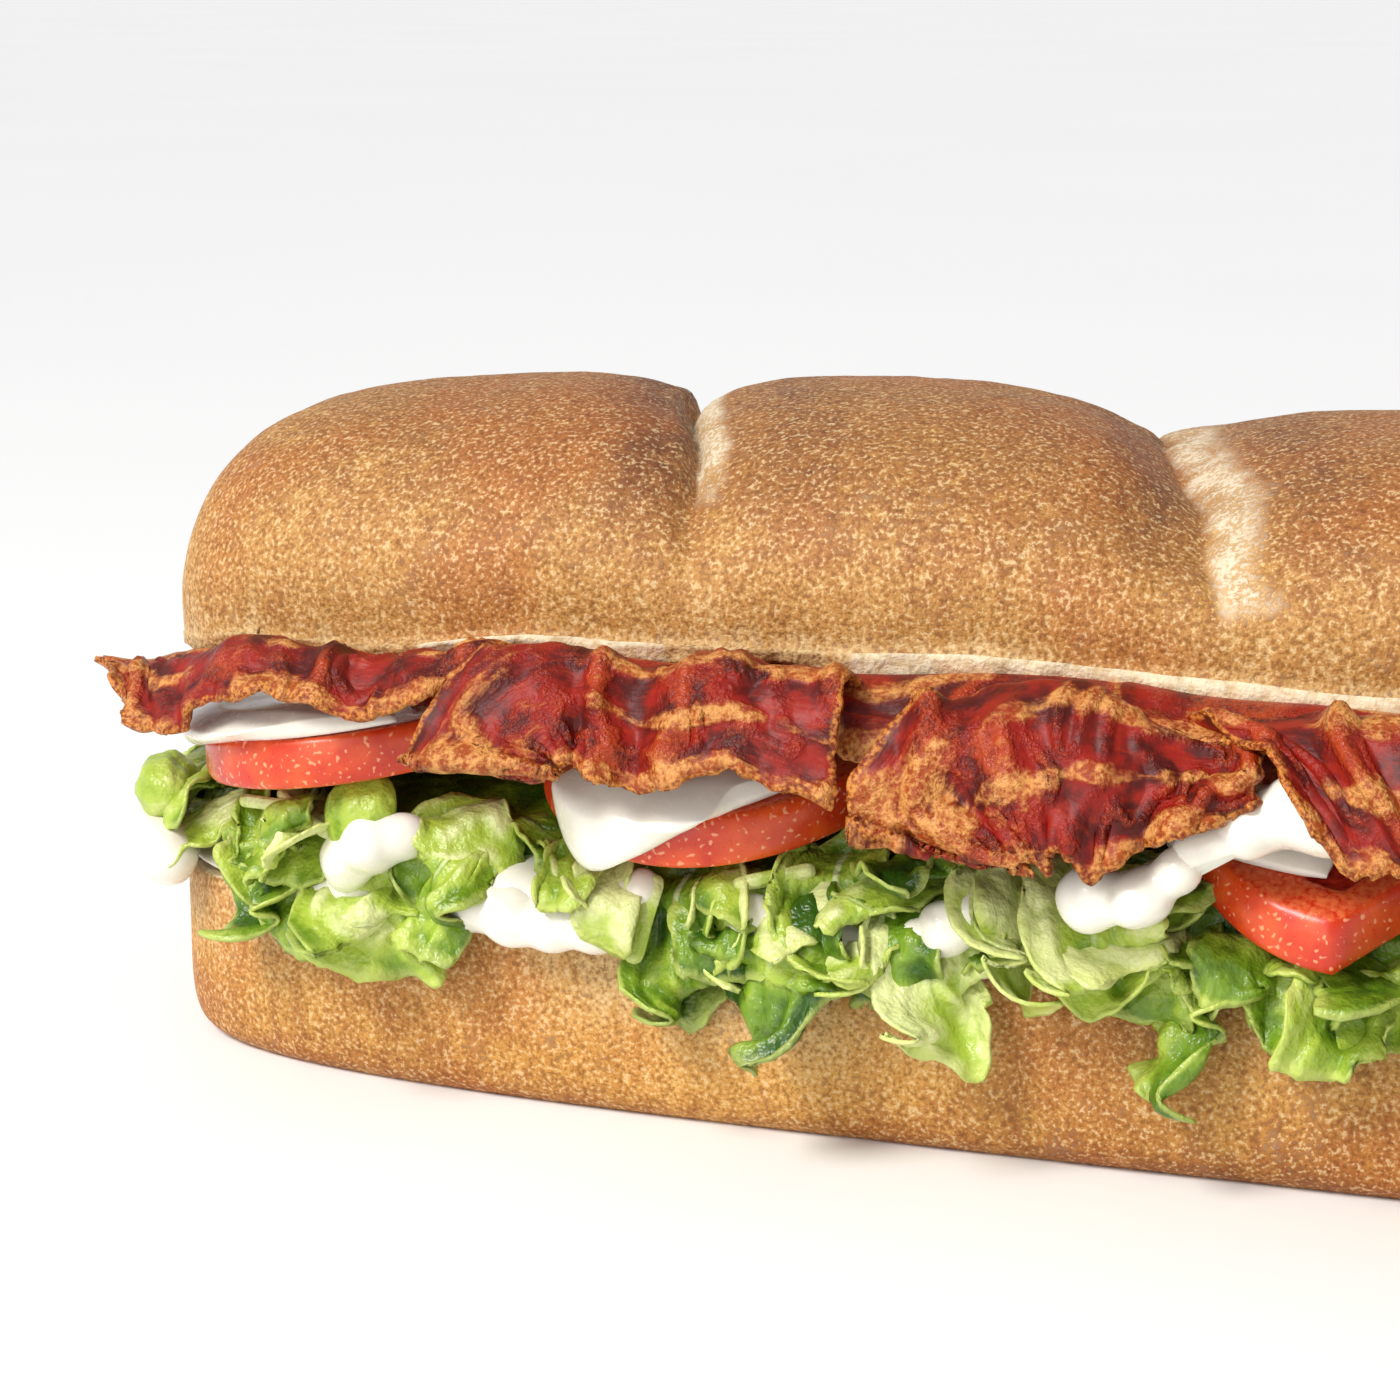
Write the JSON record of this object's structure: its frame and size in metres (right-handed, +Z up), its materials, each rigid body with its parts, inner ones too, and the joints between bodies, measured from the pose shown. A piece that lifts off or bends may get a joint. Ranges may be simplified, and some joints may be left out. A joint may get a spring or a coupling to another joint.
{
  "type": "bacon lettuce and tomato sandwich",
  "caption": "Long scored bread roll, cut lengthways and filled with lettuce, slices of tomato, mayonnaise and rippled strips of bacon that hang out along both sides.",
  "frame": {"origin": "middle of the flat base of the bottom half of the roll", "axes": "+X along the roll, with the end that the picture shows at -X; -Y towards the side that the picture shows; +Z up"},
  "size_m": [0.3142, 0.1128, 0.0827],
  "materials": {
    "crust": "matte baked crust with a fine grain",
    "tomato": "wet and glossy",
    "mayonnaise": "smooth and glossy",
    "bacon": "greasy, with crisp edges",
    "lettuce": "satin leaf"
  },
  "bodies": {
    "root": {"bread_top": "crust", "bread_bottom": "crust", "mayonnaise_lower": "mayonnaise", "lettuce": "lettuce", "tomato_a_front": "tomato", "tomato_b_front": "tomato", "tomato_c_front": "tomato", "tomato_d_front": "tomato", "tomato_e_front": "tomato", "tomato_f_front": "tomato", "mayonnaise_a_front": "mayonnaise", "mayonnaise_b_front": "mayonnaise", "mayonnaise_c_front": "mayonnaise", "mayonnaise_e_front": "mayonnaise", "bacon_1_front": "bacon", "bacon_2_front": "bacon", "bacon_3_front": "bacon", "bacon_4_front": "bacon", "bacon_5_front": "bacon", "bacon_6_front": "bacon", "bacon_7_front": "bacon", "bacon_8_front": "bacon", "bacon_9_front": "bacon", "tomato_a_back": "tomato", "tomato_b_back": "tomato", "tomato_c_back": "tomato", "tomato_d_back": "tomato", "tomato_e_back": "tomato", "tomato_f_back": "tomato", "mayonnaise_a_back": "mayonnaise", "mayonnaise_b_back": "mayonnaise", "mayonnaise_c_back": "mayonnaise", "mayonnaise_e_back": "mayonnaise", "bacon_1_back": "bacon", "bacon_2_back": "bacon", "bacon_3_back": "bacon", "bacon_4_back": "bacon", "bacon_5_back": "bacon", "bacon_6_back": "bacon", "bacon_7_back": "bacon", "bacon_8_back": "bacon", "bacon_9_back": "bacon"}
  },
  "joints": []
}
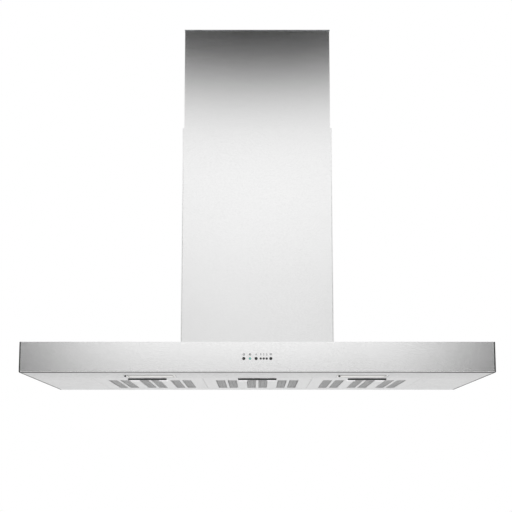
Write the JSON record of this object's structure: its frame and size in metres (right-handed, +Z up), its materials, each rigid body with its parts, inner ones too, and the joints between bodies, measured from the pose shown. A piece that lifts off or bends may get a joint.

======

* WHAT IS ASKED: Every entry should be output exactly as written, please.

* RESULT OF THIS EXERCISE:
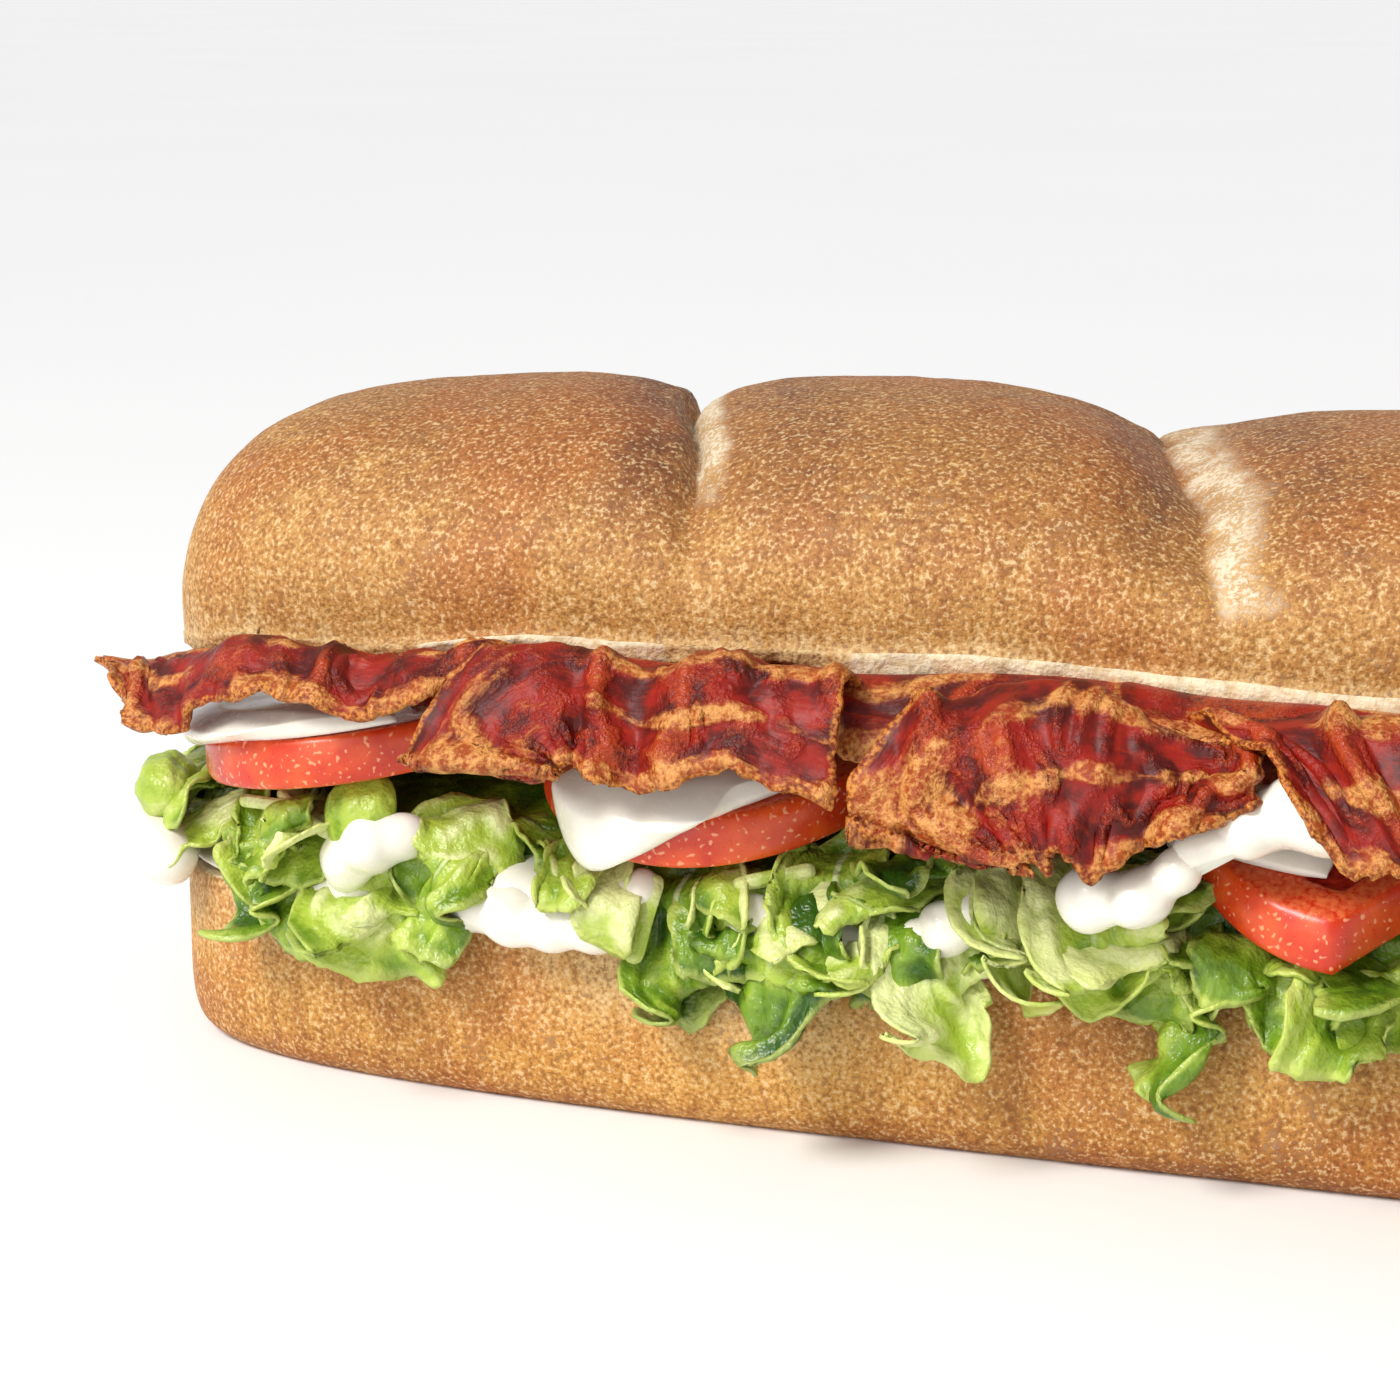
Write the JSON record of this object's structure: its frame and size in metres (right-handed, +Z up), its materials, each rigid body with its parts, inner ones too, and the joints between bodies, measured from the pose shown. A piece that lifts off or bends may get a joint. Ranges may be simplified, and some joints may be left out. A joint may get a spring or a coupling to another joint.
{
  "type": "bacon lettuce and tomato sandwich",
  "caption": "Long scored bread roll, cut lengthways and filled with lettuce, slices of tomato, mayonnaise and rippled strips of bacon that hang out along both sides.",
  "frame": {"origin": "middle of the flat base of the bottom half of the roll", "axes": "+X along the roll, with the end that the picture shows at -X; -Y towards the side that the picture shows; +Z up"},
  "size_m": [0.3142, 0.1128, 0.0827],
  "materials": {
    "crust": "matte baked crust with a fine grain",
    "tomato": "wet and glossy",
    "mayonnaise": "smooth and glossy",
    "bacon": "greasy, with crisp edges",
    "lettuce": "satin leaf"
  },
  "bodies": {
    "root": {"bread_top": "crust", "bread_bottom": "crust", "mayonnaise_lower": "mayonnaise", "lettuce": "lettuce", "tomato_a_front": "tomato", "tomato_b_front": "tomato", "tomato_c_front": "tomato", "tomato_d_front": "tomato", "tomato_e_front": "tomato", "tomato_f_front": "tomato", "mayonnaise_a_front": "mayonnaise", "mayonnaise_b_front": "mayonnaise", "mayonnaise_c_front": "mayonnaise", "mayonnaise_e_front": "mayonnaise", "bacon_1_front": "bacon", "bacon_2_front": "bacon", "bacon_3_front": "bacon", "bacon_4_front": "bacon", "bacon_5_front": "bacon", "bacon_6_front": "bacon", "bacon_7_front": "bacon", "bacon_8_front": "bacon", "bacon_9_front": "bacon", "tomato_a_back": "tomato", "tomato_b_back": "tomato", "tomato_c_back": "tomato", "tomato_d_back": "tomato", "tomato_e_back": "tomato", "tomato_f_back": "tomato", "mayonnaise_a_back": "mayonnaise", "mayonnaise_b_back": "mayonnaise", "mayonnaise_c_back": "mayonnaise", "mayonnaise_e_back": "mayonnaise", "bacon_1_back": "bacon", "bacon_2_back": "bacon", "bacon_3_back": "bacon", "bacon_4_back": "bacon", "bacon_5_back": "bacon", "bacon_6_back": "bacon", "bacon_7_back": "bacon", "bacon_8_back": "bacon", "bacon_9_back": "bacon"}
  },
  "joints": []
}
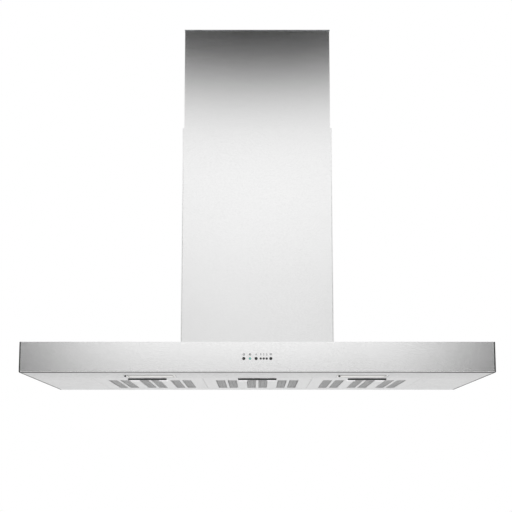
Write the JSON record of this object's structure: its frame and size in metres (right-handed, +Z up), its materials, each rigid body with its parts, inner ones too, and the joints between bodies, measured from the pose shown. A piece that lifts off or bends may get a joint.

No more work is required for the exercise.